Denn wie man aufgrund der zahlreichen gescheitertern Nobeldisko-Eröffnungspläne weiß und von den noch existenten, vermeintlichen Nobeldiskos jeden Tag aufs Neue vorgeführt bekommt, hat es das Nobeldiskowesen in Berlin schwer. Der Shark-Club musste vor Monaten schließen, weil er die Gema-Gebühren nicht mehr zahlen mochte; mittlerweile trägt die Örtlichkeit den Namen Chip, was nicht allzu viel versprechend klingt. Das Blu am Potsdamer Platz musste schließen, weil sich die Türpolitik (keine Turnschuhe, keine Jeans) für Berliner Verhältnisse als untauglich erwies. Inzwischen kennt man das ehemalige Blu unter dem Namen Dorian Gray, was gut passt, denn nachts wird man dort – kleiner Kalauer! – in der Regel nicht alt. Dann wäre da noch das Diva (Friedrichstraße/Ecke Spreeufer), das früher mal anders hieß, doch an den Namen des Clubs, der antrat, dem 90 Grad die Promi-Gäste abspenstig zu machen, kann sich heute niemand erinnern. Das 90 Grad soll es übrigens auch noch geben.

Überraschenderweise existiert selbst das lustige Adagio noch, das einen Besuch unbedingt lohnt. Die Innenarchitektur sieht aus wie ein Fiebertraum des Mittelalters unter den Bedingungen von Las Vegas. Interessant ist die Annahme der Betreiber, dass die anvisierte Ziegruppe mit Erlangung der Zahlungskraft offenbar ihren Geschmack eingebüßt haben muss. Ein Gedanke, den man nicht aus den Augen verlieren sollte.

Dass die Verantwortlichen der neu zu eröffnenden Nobeldisko – von der hier eigentlich die Rede ist – diesen Gedanken nicht teilen, ist insofern offensichtlich, da die geplante Nobeldisko im Metropol unterkommen soll, welches man zuvor gründlich renoviert. Das ist sehr schade. Denn die Inneneinrichtung des Metropol ist, zumindest in meiner Erinnerung, inspiriert vom alten Ägypten und seinen diversen Pharaonen (selbstverständlich als Fiebertraum, wiederum unter den Bedingungen von Las Vegas). Ein Besuch lohnte sich dort unbedingt, weil die Betreiber davon ausgegangen waren, dass jene, die nach Einbruch der Dunkelheit um die Häuser ziehen, nicht nur ihren Geschmack eingebüßt haben müssen, sondern sich dabei zusätzlich noch für fremde Kulturen interessieren. Doch all das – wenn es denn nicht schon längst verschwunden ist – kommt nun weg.
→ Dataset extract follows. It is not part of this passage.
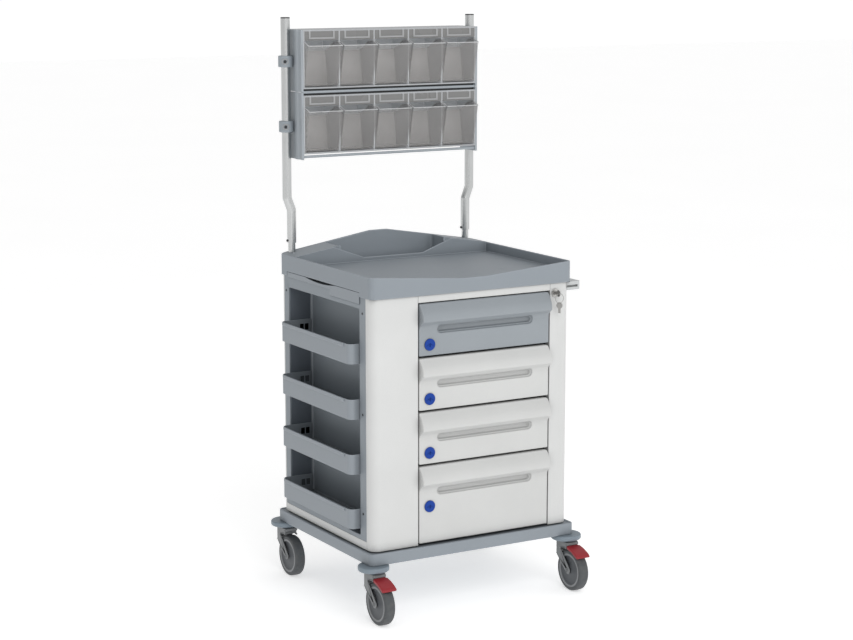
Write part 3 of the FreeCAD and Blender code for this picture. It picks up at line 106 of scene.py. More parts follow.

Wie auch immer es dort aussieht, der Star-Architekt Hans Kohlhoff wird inneneinrichtungstechnisch keinen Stein auf dem anderen lassen und einen extra schicken Vergnügungstempel entwerfen. Rund 2.000 Gäste, so las man in einem Bericht der Berliner Zeitung, sollen darin Platz finden. Der Superclub soll Goya heißen und die größte Cocktailbar Europas werden.

Nur leider fehlt noch das Geld. Interessenten können bei der Goya AG Aktien erwerben. Wenn genug Geld in der Kasse ist, beginnen die Bauarbeiten. Doch wird es dazu kommen? Mit der Erhöhung der Kita-Gebühren greift der Senat nun auch den Besserverdienenden in die Tasche. Wohin soll das noch führen?